BATAM-Pendaftaran pekerja konstruksi sebagai peserta BPJS Ketenagakerjaan akan dimasukkan dalam persyaratan kontrak kerja di Organisasi Perangkat Daerah (OPD) Pemerintah Kota Batam. Hal ini diutarakan Asisten Ekonomi Pembangunan Sekretariat Daerah Kota Batam, Pebrialin di Kantor Walikota Batam, Rabu (10/7/2019).
“Masukkan di poin kontrak. Dijadikan salah satu persyaratan oleh panitia pengadaan. Itu standar yang harus dipenuhi oleh setiap penyedia. Kita berikan pemahaman kepada penyedia nantinya. Dan disampaikan ini syarat yang harus dipenuhi,” tutur Pebrialin.
Peraturan Menteri Pekerjaan Umum dan Perumahan Rakyat nomor 7 tahun 2019 mengamanatkan hal tersebut. Bahwa penyedia diwajibkan mendaftarkan pekerjanya dalam BPJS Ketenagakerjaan sebagai standar kerja penyedia jasa konstruksi. Dan aturan ini berlaku baik bagi kontraktor induk maupun subkontraktor.
Menurutnya beberapa OPD sudah menerapkan aturan ini. Seperti yang dilakukan Dinas Bina Marga dan Sumber Daya Air kepada kontraktor pemenang lelang kegiatan peningkatan dan pemeliharaan jalan. Bukti pendaftaran jasa konstruksi ini menjadi syarat pencairan uang muka.
Juga sosialisasi yang dilakukan Dinas Perumahan Rakyat, Permukiman, dan Pertamanan kepada pelaksana proyek swakelola sarana dan prasarana kelurahan di 12 kecamatan. Bahwa bukti pendaftaran jasa konstruksi dijadikan sebagai syarat pencairan termin kedua.
Pejabat Pengganti Sementara BPJS Ketenagakerjaan Batam Nagoya, Fiterman Aris menjelaskan ada dua program yang bisa diikuti pekerja jasa konstruksi. Yaitu Jaminan Kecelakaan Kerja (JKK) dan Jaminan Kematian (JKm).
“JKK ini berlaku untuk kecelakaan kerja atau penyakit yang timbul akibat hubungan kerja. Ruang lingkupnya mulai dari berangkat kerja, selama di lokasi proyek, sampai pulang ke rumah. Serta bepergian yang berkaitan langsung dengan tugas kerjanya. Selagi ada kaitan dengan pekerjaan, itu termasuk kategori kecelakaan kerja,” papar Fiterman mewakili Kepala BPJS Ketenagakerjaan Batam Nagoya, Surya Rizal.

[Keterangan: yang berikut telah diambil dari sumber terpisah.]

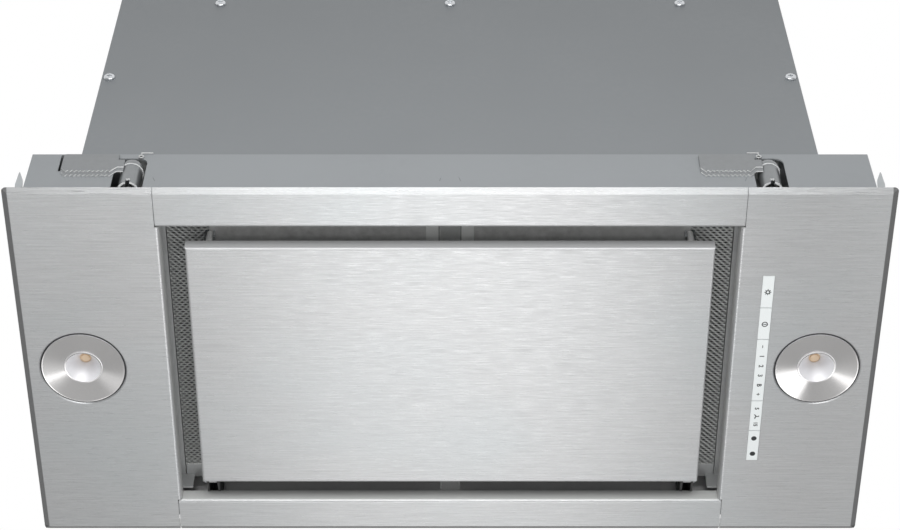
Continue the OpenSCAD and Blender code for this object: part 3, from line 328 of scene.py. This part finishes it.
def brushed_steel(name, colour, fold, dark_ends=None, dark_rear=None, fold_start=0.75):
    """Stainless sheet, brushed along X, duller on its folds, which take the colour given; the edge
    panel's darker one is painted shade.

    dark_ends gives the half width from which its bevels are painted darker as painted shade, and
    dark_rear the depth."""
    finish = Finish(name, colour, metallic=1.0, roughness=0.3, Anisotropic=0.7)
    streaks = finish.noise((28, 1150, 1150), detail=3, roughness=0.6)
    hairs = finish.noise((70, 3200, 3200), detail=2, offset=(3, 1, 2))
    clouds = finish.noise((7, 9, 9), detail=2, offset=(5, 0, 1))
    streaky = finish.spread(streaks, 0, 1, start=0.28, end=0.72)
    tone = finish.tint(streaky, scaled(colour, 0.9), scaled(colour, 1.08))
    cooler = (colour[0] * 0.95, colour[1], colour[2] * 1.01)
    tone = finish.tint(finish.spread(clouds, 0, 0.45, start=0.45, end=0.7), tone, cooler)
    # Painted shade: the end bevels are painted darker
    if dark_ends:
        aside = finish.distance_aside()
        end = finish.spread(aside, 0, 1, start=dark_ends, end=dark_ends + BEVEL_BLUR)
        tone = finish.tint(end, tone, scaled(colour, PAINTED_END_SHADE))
    # Painted shade: the rear bevel is painted darker
    if dark_rear:
        depth = finish.axis(finish.place, "Y")
        rear = finish.spread(depth, 0, 1, start=dark_rear, end=dark_rear + BEVEL_BLUR)
        tone = finish.tint(rear, tone, scaled(colour, PAINTED_REAR_SHADE))
    folds = finish.folds(fold_start)
    finish.colour_from(finish.tint(folds, tone, fold))
    finish.metallic_from(finish.blend(folds, 1.0, 0.25))
    finish.roughness_from(finish.blend(folds, finish.spread(hairs, 0.24, 0.40), 0.55))
    finish.bump(hairs, depth=0.00002, strength=0.5)
    finish.grain_along_x()
    return finish


def coated_sheet(name, colour, metallic=0.6, roughness=0.42, speckle=0.05, painted_light_colour=None):
    """Zinc-coated steel sheet with a fine mottle. The last argument, if given, is painted light: a
    pale colour on the rear wall within, which lies in shade.
    """
    finish = Finish(name, colour, metallic=metallic, roughness=roughness)
    mottle = finish.noise((190, 190, 190), detail=4, roughness=0.65)
    clouds = finish.noise((14, 14, 14), detail=2, offset=(2, 4, 1))
    darker, lighter = scaled(colour, 1 - speckle), scaled(colour, 1 + speckle)
    tone = finish.tint(finish.spread(mottle, 0, 1), darker, lighter)
    tone = finish.tint(finish.spread(clouds, 0, 0.6), tone, scaled(colour, 1.05))
    # Painted light: the shaded rear wall within is painted pale
    if painted_light_colour:
        tone = finish.tint(finish.inner_faces(REAR_WALL), tone, painted_light_colour)
    finish.colour_from(tone)
    finish.roughness_from(finish.spread(mottle, roughness - 0.06, roughness + 0.08))
    finish.bump(mottle, depth=0.00003, strength=0.25)
    return finish


def punched_sheet(name, colour, underside_highlight):
    """Coated sheet whose faces that look down, its teeth among them, are painted near white as a
    painted highlight.
    """
    finish = Finish(name, colour, metallic=0.3, roughness=0.45)
    mottle = finish.noise((260, 260, 260), detail=3)
    # Painted highlight: the faces that look down are painted near white
    lit_undersides = finish.undersides()
    tone = finish.tint(finish.spread(mottle, 0, 1), scaled(colour, 0.95), scaled(colour, 1.05))
    finish.colour_from(finish.tint(lit_undersides, tone, underside_highlight))
    finish.metallic_from(finish.blend(lit_undersides, 0.55, 0.0))
    finish.roughness_from(finish.spread(mottle, 0.28, 0.4))
    finish.bump(mottle, depth=0.000004, strength=0.3)
    return finish


def turned_metal(name, colour, roughness=0.25, metallic=1.0):
    """Plated or bare small metal part."""
    finish = Finish(name, colour, metallic=metallic, roughness=roughness)
    marks = finish.noise((900, 900, 900), detail=3)
    tone = finish.tint(finish.spread(marks, 0, 1), scaled(colour, 0.92), scaled(colour, 1.05))
    finish.colour_from(tone)
    finish.roughness_from(finish.spread(marks, roughness - 0.05, roughness + 0.1))
    finish.bump(marks, depth=0.00001, strength=0.3)
    return finish


def dished_metal(name, colour, roughness, low, high):
    """Polished metal that turns up its light like a deeper dish round the axis of each lamp.

    low and high are the corners of one lamp's dish. The other one mirrors it."""
    finish = Finish(name, colour, metallic=1.0, roughness=roughness)
    centre = (low + high) / 2
    cone = finish.folds(start=0.9, end=0.7)
    from_x = finish.math("SUBTRACT", finish.distance_aside(), abs(centre.x))
    from_y = finish.math("SUBTRACT", finish.axis(finish.place, "Y"), centre.y)
    square_x = finish.math("MULTIPLY", from_x, from_x)
    square_y = finish.math("MULTIPLY", from_y, from_y)
    distance = finish.math("SQRT", finish.math("ADD", square_x, square_y))
    marks = finish.noise((900, 900, 900), detail=3)
    tone = finish.tint(finish.spread(marks, 0, 1), scaled(colour, 0.97), scaled(colour, 1.03))
    finish.colour_from(finish.tint(cone, tone, CONE))
    finish.metallic_from(finish.blend(cone, 1.0, 0.4))
    finish.roughness_from(finish.blend(cone, roughness, 0.5))
    rise = finish.math("MULTIPLY", distance, DISH_SLOPE)
    relief = finish.math("MULTIPLY", marks, 0.000002)
    finish.bump(finish.math("ADD", rise, relief), depth=1.0)
    return finish


def moulded_plastic(name, colour, roughness=0.45, grain=0.00002, spread=0.04):
    """Moulded plastic with a fine grain."""
    finish = Finish(name, colour, roughness=roughness, IOR=1.5)
    grains = finish.noise((2200, 2200, 2200), detail=2)
    clouds = finish.noise((40, 40, 40), detail=2)
    darker, lighter = scaled(colour, 1 - spread), scaled(colour, 1 + spread)
    finish.colour_from(finish.tint(finish.spread(clouds, 0, 1), darker, lighter))
    finish.roughness_from(finish.spread(grains, roughness - 0.05, roughness + 0.07))
    finish.bump(grains, depth=grain, strength=0.4)
    return finish


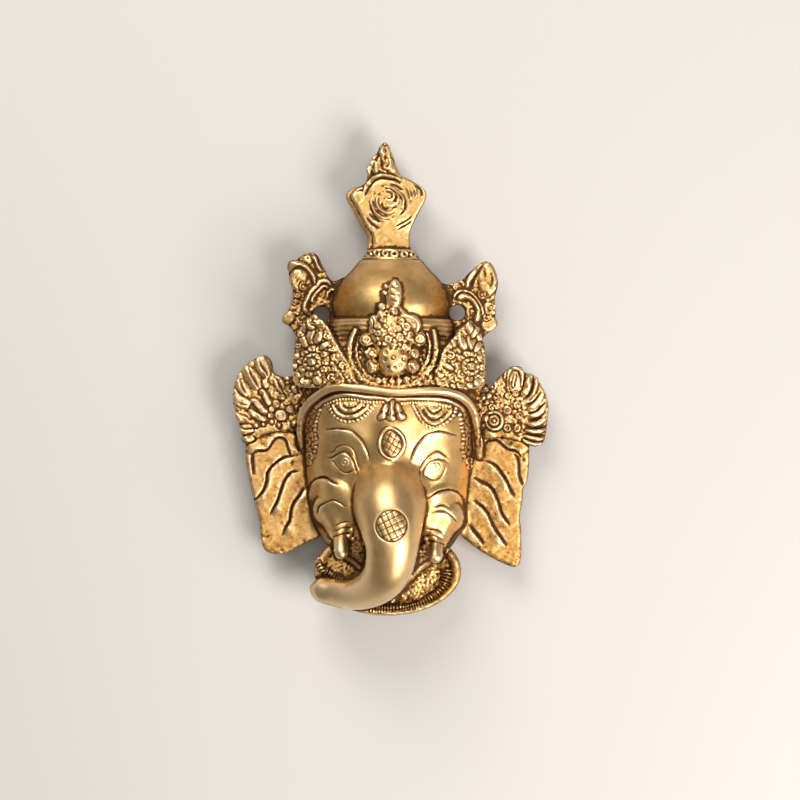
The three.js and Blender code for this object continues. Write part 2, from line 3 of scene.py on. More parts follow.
import bpy
import numpy as np
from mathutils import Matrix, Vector


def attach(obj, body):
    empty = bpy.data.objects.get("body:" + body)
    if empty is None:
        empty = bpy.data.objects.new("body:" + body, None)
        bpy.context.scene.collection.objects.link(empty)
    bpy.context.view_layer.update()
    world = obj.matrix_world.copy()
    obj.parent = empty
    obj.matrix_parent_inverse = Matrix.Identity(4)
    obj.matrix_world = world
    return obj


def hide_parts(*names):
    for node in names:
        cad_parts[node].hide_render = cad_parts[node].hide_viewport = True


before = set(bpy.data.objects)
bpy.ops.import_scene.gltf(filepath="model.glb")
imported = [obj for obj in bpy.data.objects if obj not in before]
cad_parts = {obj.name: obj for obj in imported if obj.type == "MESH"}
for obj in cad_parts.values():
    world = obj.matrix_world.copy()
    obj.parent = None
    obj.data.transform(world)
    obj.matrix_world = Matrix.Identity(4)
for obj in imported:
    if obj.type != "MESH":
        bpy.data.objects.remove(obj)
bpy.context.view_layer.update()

# The table, the light and the camera.
# The mask lies on its back on a pale table, and the camera looks straight down on it from 1.35 m. Two soft
# boxes, low on the right and beyond the crown, throw the shadows up to the left and down to the chin.
MM = 0.001  # everything below is in millimetres, and this takes it to metres


def in_metres(x, y, z):
    return (x * MM, y * MM, z * MM)


bpy.ops.object.select_all(action="DESELECT")
bpy.ops.object.camera_add(location=in_metres(3.9, -8.6, 1350), rotation=(0, 0, 0))
camera = bpy.context.object
camera.data.lens = 150
camera.data.sensor_width = 36
bpy.context.scene.camera = camera

bpy.ops.mesh.primitive_plane_add(size=4, location=(0, 0, 0))
table = bpy.context.object
table.name = "table"
paper = bpy.data.materials.new("pale_table")
paper.use_nodes = True
paper.node_tree.nodes["Principled BSDF"].inputs["Base Color"].default_value = (0.46, 0.44, 0.415, 1)
paper.node_tree.nodes["Principled BSDF"].inputs["Roughness"].default_value = 0.9
table.data.materials.append(paper)


def softbox(name, place, size, power, colour):
    """A square lamp that looks at the middle of the mask."""
    aim = Vector(in_metres(0, -10, 20)) - Vector(in_metres(*place))
    bpy.ops.object.light_add(type="AREA", location=in_metres(*place))
    lamp = bpy.context.object
    lamp.name = name
    lamp.rotation_euler = aim.to_track_quat("-Z", "Y").to_euler()
    lamp.data.size = size * MM
    lamp.data.energy = power
    lamp.data.color = colour


softbox("key_low_right", (560, -420, 640), 520, 12, (1, 0.97, 0.93))
softbox("beyond_the_crown", (-240, 700, 700), 600, 9, (1, 0.98, 0.95))
softbox("overhead", (0, -10, 2300), 1500, 13, (1, 0.98, 0.95))

world = bpy.data.worlds.new("studio")
bpy.context.scene.world = world
world.use_nodes = True
world.node_tree.nodes["Background"].inputs["Color"].default_value = (1, 0.98, 0.96, 1)
world.node_tree.nodes["Background"].inputs["Strength"].default_value = 0.27
bpy.context.scene.view_settings.view_transform = "Standard"

# The head.
# The elephant's face was modelled in wax over a clay core, as one arched shell from the pointed upper lip to
# the foot of the crown. The forms of the wax are closed skins here, and are fused when all are laid.
wax = []  # points and triangles of each form


def distances(line):
    """How far along a line each of its points lies."""
    return np.concatenate([[0], np.cumsum(np.linalg.norm(np.diff(line, axis=0), axis=1))])


def headings(line):
    """Which way a line runs at each of its points."""
    ahead = np.gradient(line, axis=0)
    return ahead / np.linalg.norm(ahead, axis=1)[:, None]


def smooth_line(points, step):
    """Evenly spaced points on a smooth line through a few given ones."""
    p = np.array(points, float)
    p = np.vstack([2 * p[0] - p[1], p, 2 * p[-1] - p[-2]])
    t = np.linspace(0, 1, 24, endpoint=False)[:, None]
    spans = [
        b + 0.5 * ((c - a) * t + (2 * a - 5 * b + 4 * c - d) * t**2 + (3 * b - a - 3 * c + d) * t**3)
        for a, b, c, d in zip(p, p[1:], p[2:], p[3:])
    ]
    line = np.vstack([*spans, p[-2:-1]])
    reach = distances(line)
    at = np.linspace(0, reach[-1], max(3, round(reach[-1] / step) + 1))
    return np.column_stack([np.interp(at, reach, column) for column in line.T])


def skin(rings):
    """A closed skin over rings of points, with a fan over each end."""
    rings = np.asarray(rings, float)
    count, around = rings.shape[:2]
    i, j = np.mgrid[0 : count - 1, 0:around]
    a, b = i * around + j, i * around + (j + 1) % around
    walls = np.stack([a, b, b + around, a, b + around, a + around], -1).reshape(-1, 3)
    j = np.arange(around)
    k = (j + 1) % around
    low, high = count * around, count * around + 1
    last = (count - 1) * around
    ends = [np.column_stack([j * 0 + low, k, j]), np.column_stack([j * 0 + high, last + j, last + k])]
    points = np.vstack([rings.reshape(-1, 3), rings[0].mean(0), rings[-1].mean(0)])
    wax.append((points, np.vstack([walls, *ends])))


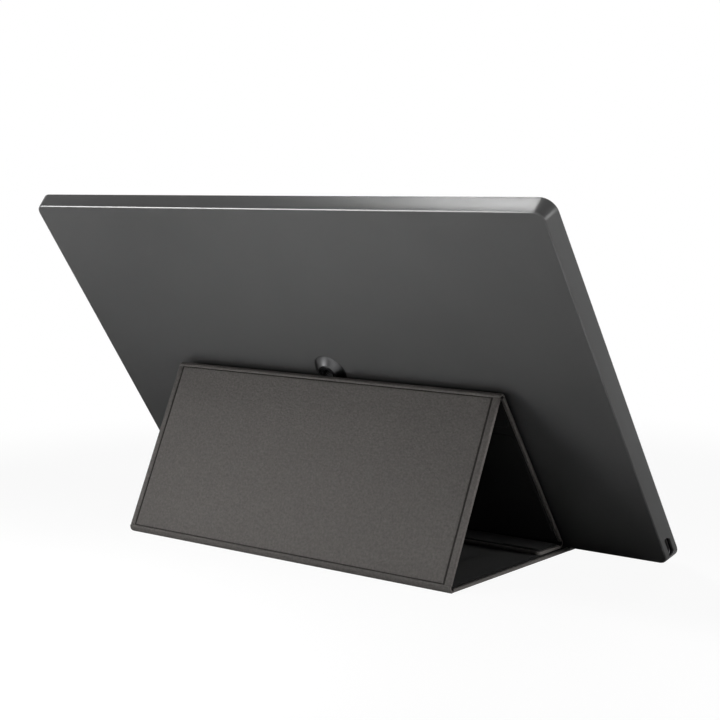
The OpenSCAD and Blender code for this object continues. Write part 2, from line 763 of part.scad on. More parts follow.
// Pressed seam
seam_in = 4;
seam_w = 0.5;
seam_d = 0.3;
// Hinge line across the riser
riser_groove_y = ridge_s - groove_s;
groove_r = 0.35;
groove_w = 3;
// Each magnet's start and length along the sheet
base_magnet_places = [[12, 20], [40, 40]];
riser_magnet_places = [[5, 12], [34, 40]];
flap_magnet_places = [[4, flap_len - 8]];
pocket_gap = 0.15;
middle_pad_h = 0.2;

// Panel's outline, whose corners have one radius at y = 0 and another at its far end.
module panel_rect(w, len, low_r, high_r) {
  round_rect(w, len - 2 * high_r, low_r);
  translate([0, 2 * low_r]) round_rect(w, len - 2 * low_r, high_r);
}

// Outer skin with its edges turned up round the board.
module skin_tray(len, high_r = fold_corner_r) {
  linear_extrude(skin_t) panel_rect(cover_w, len, fold_corner_r, high_r);
  linear_extrude(lining_z - glue) difference() {
    panel_rect(cover_w, len, fold_corner_r, high_r);
    translate([0, lip_w])
      panel_rect(cover_w - 2 * lip_w, len - 2 * lip_w, fold_corner_r, max(high_r - lip_w, fold_corner_r));
  }
}

// Groove pressed into the outer face along a stitched seam.
module seam_groove(len) {
  translate([0, 0, -eps]) linear_extrude(seam_d + eps) difference() {
    translate([0, seam_in]) round_rect(cover_w - 2 * seam_in, len - 2 * seam_in, free_r);
    translate([0, seam_in + seam_w])
      round_rect(cover_w - 2 * (seam_in + seam_w), len - 2 * (seam_in + seam_w), free_r - seam_w);
  }
}

// Stiff board from y0 to y1 in a panel, with a pocket for each magnet.
module stiff_board(y0, y1, pockets) {
  w = cover_w - 2 * (lip_w + fit_gap);
  translate([0, y0, board_z]) linear_extrude(lining_z - glue - board_z) difference() {
    round_rect(w, y1 - y0, free_r - lip_w);
    for (p = pockets, side = [-1, 1])
      translate([side * cover_magnet_x - magnet_w / 2 - pocket_gap, p[0] - pocket_gap - y0])
        square([magnet_w + 2 * pocket_gap, p[1] + 2 * pocket_gap]);
  }
}

// Magnets at both ends of a panel.
module end_magnets(places) {
  for (p = places, side = [-1, 1])
    translate([side * cover_magnet_x - magnet_w / 2, p[0], board_z + glue])
      cube([magnet_w, p[1], lining_z - board_z - 3 * glue]);
}

// Inner lining over the whole panel.
module lining_sheet(len, high_r = fold_corner_r) {
  translate([0, lining_in, lining_z]) linear_extrude(lining_t)
    panel_rect(cover_w - 2 * lining_in, len - 2 * lining_in, fold_corner_r, high_r);
}
// Fields raised out of the lining from y0 to y1: full height over the magnets, lower between them.
module lining_fields(y0, y1) {
  end_w = band_w - pad_inset;
  end_x = cover_w / 2 - pad_inset - end_w / 2;
  for (side = [-1, 1])
    translate([side * end_x, y0, panel_t - eps]) linear_extrude(pad_h + eps) round_rect(end_w, y1 - y0, 3.5);
  translate([0, y0, panel_t - eps]) linear_extrude(middle_pad_h + eps)
    round_rect(cover_w - 2 * band_w + 4, y1 - y0, 1);
}

// Leather that turns from one panel to the next, as a round strip past the panel's end.
module crease(len, turn) {
  end_play = 0.5;
  steps = 4;
  translate([0, len, fold_r]) rotate([90, 0, 90]) linear_extrude(cover_w - 1, center = true)
    intersection() {
      difference() {
        circle(fold_r, $fn = 96);
        circle(fold_r - crease_t, $fn = 64);
      }
      polygon(concat([[0, 0]], [for (i = [0:steps])
        let (a = -90 + end_play + i * (turn - 2 * end_play) / steps) 2 * fold_r * [cos(a), sin(a)]]));
    }
}

module riser_skin() {
  color(leather_grey) on_riser() difference() {
    skin_tray(riser_len);
    translate([0, riser_groove_y, 0]) rotate([0, 90, 0])
      cylinder(h = cover_w + 2, r = groove_r, center = true, $fn = 24);
  }
}
module strip_board() {
  color(board_grey) on_riser()
    stiff_board(lip_w + fit_gap, riser_groove_y - groove_w / 2, [riser_magnet_places[0]]);
}
module riser_board() {
  color(board_grey) on_riser()
    stiff_board(riser_groove_y + groove_w / 2, riser_len - lip_w - fit_gap, [riser_magnet_places[1]]);
}
module riser_lining() {
  color(lining_grey) on_riser() {
    lining_sheet(riser_len);
    lining_fields(pad_inset + 1, riser_groove_y - groove_w / 2 - 1);
    lining_fields(riser_groove_y + groove_w / 2 + 1, riser_len - pad_inset);
  }
}
module riser_magnets() {
  color(magnet_grey) on_riser() end_magnets(riser_magnet_places);
}

module back_skin() {
  color(leather_grey) on_back() difference() {
    skin_tray(back_len);
    seam_groove(back_len);
  }
}
module back_board() {
  color(board_grey) on_back() stiff_board(lip_w + fit_gap, back_len - lip_w - fit_gap, []);
}
module back_lining() {
  color(lining_grey) on_back() {
    lining_sheet(back_len);
    lining_fields(pad_inset, back_len - pad_inset);
  }
}

// The base's skin and lining run on past its board as a soft margin under the monitor's edge.
module base_skin() {
  color(leather_grey) on_base() {
    skin_tray(base_len);
    translate([0, -margin_len, 0]) linear_extrude(skin_t)
      panel_rect(cover_w, margin_len + lip_w, free_r, fold_corner_r);
  }
}
module base_board() {
  color(board_grey) on_base() stiff_board(lip_w + fit_gap, base_len - lip_w - fit_gap, base_magnet_places);
}
// The lining steps down over the end of the board to the margin.
module base_lining() {
  step_t = 0.4;
  step_w = cover_w - 2 * lining_in;
  color(lining_grey) on_base() {
    lining_sheet(base_len);
    lining_fields(pad_inset, base_len - pad_inset);
    translate([0, -glue - step_t, board_z]) linear_extrude(panel_t - board_z)
      round_rect(step_w, step_t, 0.15);
    translate([0, -glue - step_t, lining_z]) linear_extrude(lining_t)
      round_rect(step_w, step_t + lining_in + 2 * fold_corner_r, 0.15);
    translate([0, -margin_len + lining_in, board_z]) linear_extrude(margin_t - board_z)
      panel_rect(step_w, margin_len - lining_in - glue, free_r - lining_in, 0.15);
  }
}
module base_magnets() {
  color(magnet_grey) on_base() end_magnets(base_magnet_places);
}

module flap_skin() {
  color(leather_grey) on_flap() skin_tray(flap_len, free_r);
}
module flap_board() {
  color(board_grey) on_flap() stiff_board(lip_w + fit_gap, flap_len - lip_w - fit_gap, flap_magnet_places);
}
module flap_lining() {
  color(lining_grey) on_flap() {
    lining_sheet(flap_len, free_r - lining_in);
    lining_fields(pad_inset, flap_len - pad_inset);
  }
}
module flap_magnets() {
  color(magnet_grey) on_flap() end_magnets(flap_magnet_places);
}

module ridge_crease() {
  color(leather_grey) on_back() crease(back_len, ridge_turn);
}
module rear_crease() {
  color(leather_grey) on_base() crease(base_len, rear_turn);
}
module foot_crease() {
  color(leather_grey) on_riser() crease(riser_len, foot_turn);
}

rear_shell();
front_frame();
lcd_cell();
film_stack();
light_guide();
led_bar();
panel_chassis();
panel_tape();
panel_board();
panel_cable();
main_board();
main_board_chips();
port_board();
link_cable();
video_socket();
usb_sockets();
socket_cone();
tripod_insert();
insert_screws();
board_screws();
back_magnets();
front_magnets();
button_domes();
status_light();
power_button();
menu_button();
rocker_button();
riser_skin();
riser_board();
strip_board();
riser_lining();
riser_magnets();
back_skin();
back_board();
back_lining();
base_skin();
base_board();
base_lining();
base_magnets();
flap_skin();
flap_board();
flap_lining();
flap_magnets();
ridge_crease();
rear_crease();
foot_crease();
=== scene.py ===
"""Portable monitor that leans back on its own folded leather cover."""

import json
import math

import bmesh
import bpy
from mathutils import Matrix, Vector


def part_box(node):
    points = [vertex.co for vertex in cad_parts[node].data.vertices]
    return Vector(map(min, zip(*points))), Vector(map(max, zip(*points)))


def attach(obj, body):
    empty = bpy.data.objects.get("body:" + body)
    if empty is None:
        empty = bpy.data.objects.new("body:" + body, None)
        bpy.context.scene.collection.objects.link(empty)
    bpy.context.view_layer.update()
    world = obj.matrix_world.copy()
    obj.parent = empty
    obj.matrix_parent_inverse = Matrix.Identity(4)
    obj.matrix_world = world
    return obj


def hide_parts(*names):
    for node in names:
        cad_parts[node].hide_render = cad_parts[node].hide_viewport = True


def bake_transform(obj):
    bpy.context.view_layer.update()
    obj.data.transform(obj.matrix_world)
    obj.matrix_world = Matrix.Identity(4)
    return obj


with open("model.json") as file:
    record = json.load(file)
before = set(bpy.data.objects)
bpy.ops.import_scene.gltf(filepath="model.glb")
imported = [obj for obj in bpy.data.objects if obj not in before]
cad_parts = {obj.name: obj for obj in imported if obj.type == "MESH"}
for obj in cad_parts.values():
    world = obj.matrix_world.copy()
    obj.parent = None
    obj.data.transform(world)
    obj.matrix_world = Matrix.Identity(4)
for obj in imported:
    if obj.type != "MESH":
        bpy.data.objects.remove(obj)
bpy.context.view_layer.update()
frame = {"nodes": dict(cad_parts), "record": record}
nodes = frame["nodes"]

MM = 0.001

# ---- Sizes in millimetres and degrees, as in the construction ----
# A name that ends in S is a height up the monitor's back, from its lower edge.
MONITOR_W = 358.7  # casing, across
MONITOR_H = 226.2  # casing, from lower to upper edge
MONITOR_T = 8.8
EDGE_INSET = 2.6  # how far the side bands slope in from the screen side to the back
CORNER_R = 8.0
WALL_T = 1.2
TILT = 32.5  # how far the monitor leans back from upright
SIDE_BORDER = 7.25  # casing beside the lit area
TOP_BORDER = 7.6
LOWER_BORDER = 25.0
FRAME_T = 1.0  # frame round the screen
CELL_T = 1.0  # the screen's glass
GLASS_MARGIN = 2.2  # glass beside and above the lit area
GLASS_LEDGE = 6.5  # glass below it
FIT_GAP = 0.1  # round the frame, and between the frame and the glass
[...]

Adapun manfaat yang akan diterima peserta yakni biaya perawatan dan pengobatan atau pelayanan medis tanpa batas. Artinya sampai peserta sembuh sesuai indikasi medis.
Selain itu peserta juga akan mendapat santunan tidak mampu bekerja dengan besaran 100 persen upah selama 6 bulan pertama, 75 persen upah di 6 bulan kedua, dan 50 persen upah untuk bulan berikutnya.
Apabila kecelakaan kerja menyebabkan peserta meninggal dunia, maka ahli waris akan menerima santunan. Berupa santunan sekaligus sebesar 60 persen kali 80 bulan upah, santunan berkala senilai Rp 200 ribu per bulan selama 24 bulan, biaya pemakaman Rp 3 juta, dan beasiswa anak peserta.
“Sementara Jaminan Kematian untuk peserta yang meninggal dunia bukan akibat kecelakaan kerja. Dimaksudkan untuk meringankan beban keluarga baik dalam biaya pemakaman maupun santunan,” tuturnya.
Fiterman mengatakan kepesertaan bagi pekerja jasa konstruksi ini berbeda untuk peserta Non ASN dan swasta lainnya. Karena penghitungan iurannya berdasarkan pada nilai kontrak proyek tersebut. Dan kepesertaan berlaku selama proyek berlangsung saja.
“Perusahaan tak perlu menyerahkan daftar nama pekerjanya. Cukup jumlahnya. Nanti klaim berdasarkan absensi di hari kerja tersebut,” terangnya.
Menurut Fiterman, 6,67 persen dari 75 kasus kecelakaan kerja di 2018 terjadi di proyek bersumber dana APBD. Nilai klaimnya mencapai Rp 62,2 juta dari total nominal Rp 884 juta di tahun 2018 lalu.
“Mudah-mudahan setelah forum ini, harapan kami, akan lebih meningkat lagi dalam sektor perlindungan terhadap tenaga kerja sektor jasa konstruksi,” ujarnya.